On the Let’s Play videos, I was baffled by commenters saying they loved the game, and had played it many times. Actually most of the time these commenters were complaining that Keith had missed something “obvious” that wasn’t really (e.g. “that button has the number 3 on it, which means you should press it 3 times, even though nothing happened the first two times”). I’d guess this is a pretty small group of superfans. Admittedly, Uru has a very distinctive quality–bad puzzles spread very very thinly–that some people might be into, particularly with multiplayer. Or perhaps it appealed to people as a proto-walking-sim. But I like walking sims, and still can’t stand Uru. It belongs in a museum of follies.

Concluding remarks

Ordering the games from best to worst leaves a bitter taste in my mouth, like why do I even like this series? People generally blame the poor quality of Uru and Myst V on their troubled development cycles, but I think it’s a chicken/egg problem–their development cycles were likely cut short because there was internal recognition that they weren’t working.

But looking past a few bad eggs, I think the series has held up fairly well. While Myst games no longer have cutting edge graphics by today’s standards, they still look plenty good enough. The environmental storytelling still shines even in today’s crowd of walking sims.

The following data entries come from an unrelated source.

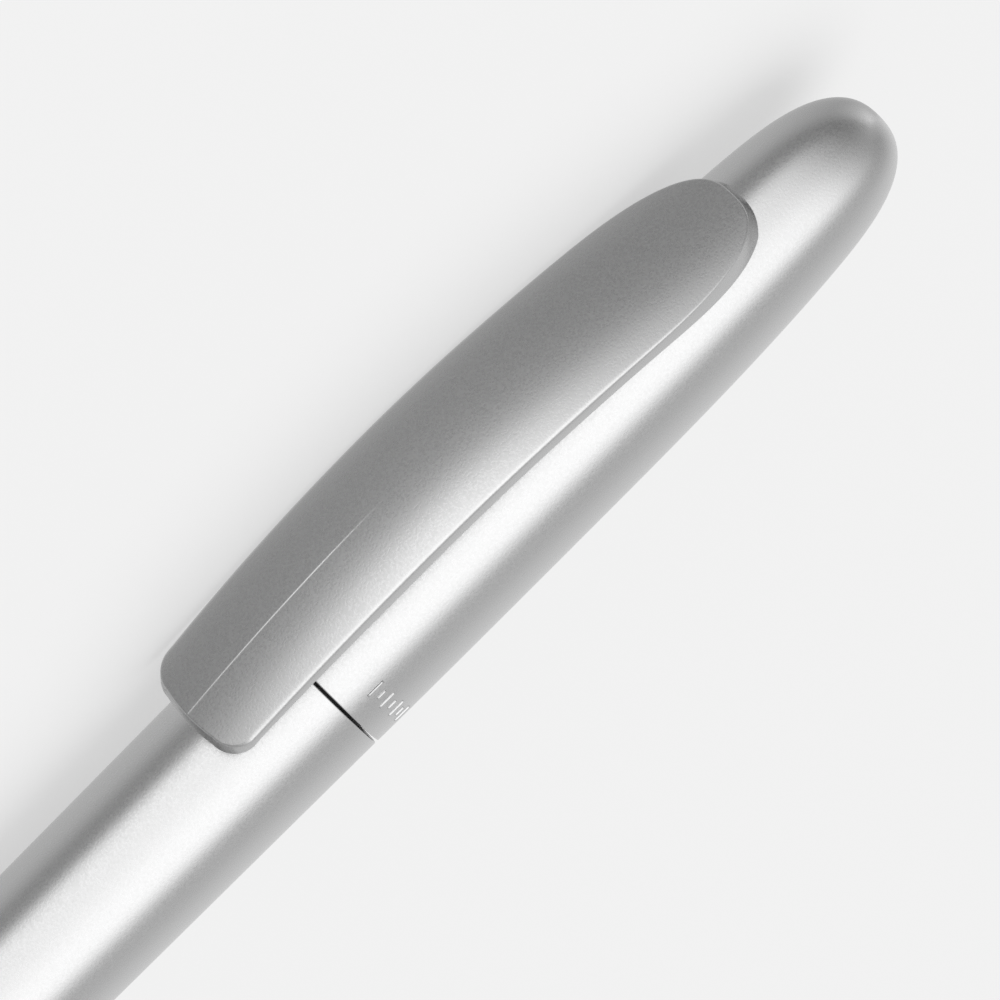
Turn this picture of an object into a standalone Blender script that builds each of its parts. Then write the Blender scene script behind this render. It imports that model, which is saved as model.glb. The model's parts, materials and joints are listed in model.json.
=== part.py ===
"""Twist-action ballpoint pen, built piece by piece and laid on its side with the tip extended.

The pieces are modelled on the pen's own axis: heights run along local Z from the seam between the
two casings, positive towards the dome, and the clip stands out along local Y. One empty then lays
the axis down, so that the casing and the clip's edge both rest on the ground plane.
"""

import math

import bmesh
import bpy
from mathutils import Vector

MM = 0.001

# Overall sizes, as heights above or below the seam
CASING_LENGTH = 53.2 * MM
BARREL_LENGTH = 68.0 * MM
NOSE_LENGTH = 20.0 * MM
REFILL_LENGTH = 98.1 * MM
TIP_REACH = 2.8 * MM
RETRACTION = 4.8 * MM
SEAM_GAP = 0.2 * MM
FACE_GAP = 0.3 * MM

# Upper casing: straight, then a slow taper, then the rounded dome
CASING_RADIUS = 5.9 * MM
CASING_RIM_INSET = 0.07 * MM
CASING_STRAIGHT = 20.0 * MM
CASING_TAPER = 1.73 * MM
DOME_HEIGHT = 13.2 * MM
DOME_HEIGHT_POWER = 5.0
DOME_RADIUS_POWER = 2.5
DOME_WALL = 1.3 * MM

# Lower barrel and nose cone
BARREL_STEP = 0.08 * MM
BARREL_END_RADIUS = 5.32 * MM
BARREL_BORE = 3.6 * MM
NOSE_RIM_RADIUS = 2.3 * MM
NOSE_HOLE = 1.45 * MM
NOSE_HOLE_LENGTH = 3.2 * MM
SPRING_ROOM = 2.6 * MM
SPRING_ROOM_LENGTH = 6.3 * MM
REFILL_ROOM = 3.3 * MM
TENON_RADIUS = 3.95 * MM
INSERT_WALL = 0.4 * MM
INSERT_LENGTH = 8.0 * MM

# Clip: an arched, crowned plate with a web and a lug under its upper end
CLIP_LOW = -7.58 * MM
CLIP_HIGH = 42.4 * MM
CLIP_PEAK = 13.0 * MM
CLIP_PEAK_LIFT = 4.03 * MM
CLIP_SEAT_LIFT = 0.2 * MM
CLIP_FRONT_ARCH = 125.0 * MM
CLIP_HALF_WIDTH = 5.27 * MM
CLIP_WIDEST = 18.0 * MM
CLIP_SIDE_ARC = 640.0 * MM
CLIP_CROWN = 16.0 * MM
CLIP_THICKNESS = 1.1 * MM
CLIP_CORNER = 2.1 * MM
CLIP_END_LENGTH = 12.0 * MM
CLIP_END_POWER = 2.9
CLIP_SEAT_GAP = 0.25 * MM
CLIP_ROWS = 30
CLIP_COLUMNS = 8
WEB_HALF_WIDTH = 2.2 * MM
WEB_LOW = 33.6 * MM
WEB_HIGH = 40.6 * MM
LUG_HALF_WIDTH = 1.9 * MM
LUG_LOW = 35.2 * MM
LUG_HIGH = 39.6 * MM
LUG_GRIP = 1.4 * MM
BUMP_RADIUS = 0.95 * MM
BUMP_WIDTH = 3.2 * MM
BUMP_HEIGHT = -5.2 * MM
FLEX_PIVOT_HEIGHT = 41.9 * MM
FLEX_PIVOT_SINK = 0.5 * MM
CUTTER_REACH = 5.0 * MM

# Twist mechanism, from the barrel up into the casing
FIT_GAP = 0.15 * MM
BUSH_LOW = -9.8 * MM
BUSH_HIGH = 12.2 * MM
BUSH_THREAD_STEP = 0.25 * MM
JOURNAL_GAP = 0.35 * MM
BUSH_BORE = 3.35 * MM
SKIRT_RADIUS = 3.85 * MM
SKIRT_LENGTH = 4.0 * MM
RING_HEIGHT = 6.0 * MM
RING_WIRE = 0.3 * MM
FLANGE_THICKNESS = 1.0 * MM
GUIDE_BORE = 3.0 * MM
GUIDE_RADIUS = 3.6 * MM
GUIDE_HIGH = 31.4 * MM
WASHER_THICKNESS = 0.5 * MM
CAM_WALL = 0.65 * MM
CAM_HIGH = 27.9 * MM
PLUNGER_RADIUS = 2.8 * MM
PLUNGER_HEAD = 6.8 * MM
PIN_RADIUS = 0.5 * MM
PIN_INSET = 0.2 * MM
PIN_HEIGHT = 18.2 * MM
SLOT_GAP = 0.2 * MM
HELIX_GAP = 0.3 * MM
TWIST = math.pi
KEY_HALF_WIDTH = 1.1 * MM
KEY_LENGTH = 0.9 * MM
DRIVE_FLANGE = 1.4 * MM
DRIVE_SKIRT = 3.4 * MM
DRIVE_WALL = 0.35 * MM
SNAP_RING_LIP = 0.4 * MM
SNAP_RING_THICKNESS = 0.6 * MM
SNAP_GROOVE_DEPTH = 0.25 * MM
SNAP_MOUTH_HALF = 0.9 * MM
RETAINER_MARGIN = 1.5 * MM

# Refill, measured back from its ball
BALL_RADIUS = 0.5 * MM
BALL_SOCKET = 0.62 * MM
BALL_SHOWING = 0.35 * MM
TIP_RADIUS = 1.15 * MM
TIP_RIM = 0.78 * MM
TIP_CONE = 3.0 * MM
TIP_LENGTH = 6.4 * MM
TIP_SPIGOT_RADIUS = 0.9 * MM
TIP_SPIGOT = 3.2 * MM
INK_CHANNEL = 0.4 * MM
NOSE_PIECE_RADIUS = 1.6 * MM
NOSE_PIECE_LENGTH = 8.5 * MM
COLLAR_RADIUS = 2.95 * MM
COLLAR_LENGTH = 1.8 * MM
SPIGOT_LENGTH = 6.0 * MM
TUBE_RADIUS = 3.0 * MM
TUBE_BORE = 2.45 * MM
TAIL_COLLAR = 3.2 * MM
VENT_RADIUS = 0.6 * MM
VENT_SLOT_HALF = 0.5 * MM
VENT_SLOT_DEPTH = 1.2 * MM
INK_LENGTH = 48.0 * MM
FOLLOWER_LENGTH = 4.0 * MM

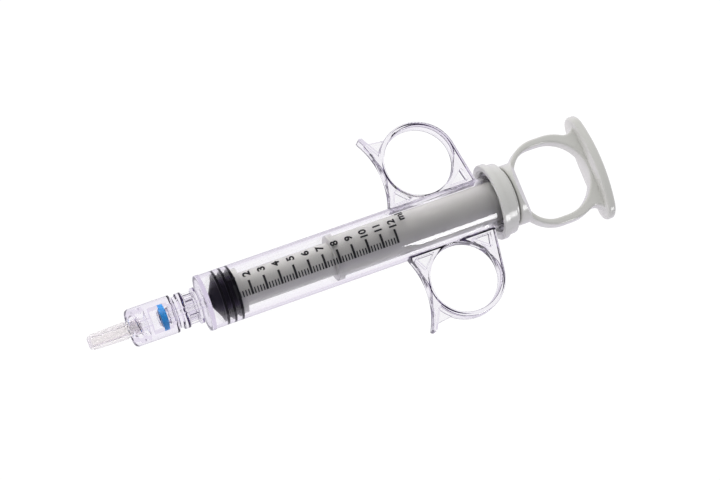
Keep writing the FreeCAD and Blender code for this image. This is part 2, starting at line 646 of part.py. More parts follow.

But I think it’s clear that the series struggled with its own story. Myst 1-4 focused on Atrus’ family. This worked well as a story of betrayal and interpersonal strife, but felt like it was retreading the same territory for want of any new ideas. Uru and Myst V switched to more sociological storytelling, being about the restoration of the D’ni civilization. That’s not a bad idea, but in practice it felt like they shied away from telling a more specific story, lest they interfere with the story that might have emerged from the players in an MMO environment. So the game turned into a mystical spirit quest to collect all the macguffins, and it was bad.

I think Obduction shows that their writers can do so much more when freed from the burden of Myst canon. Firmament was a bit of a disappointment, but had some good ideas that I hope get iterated in the future.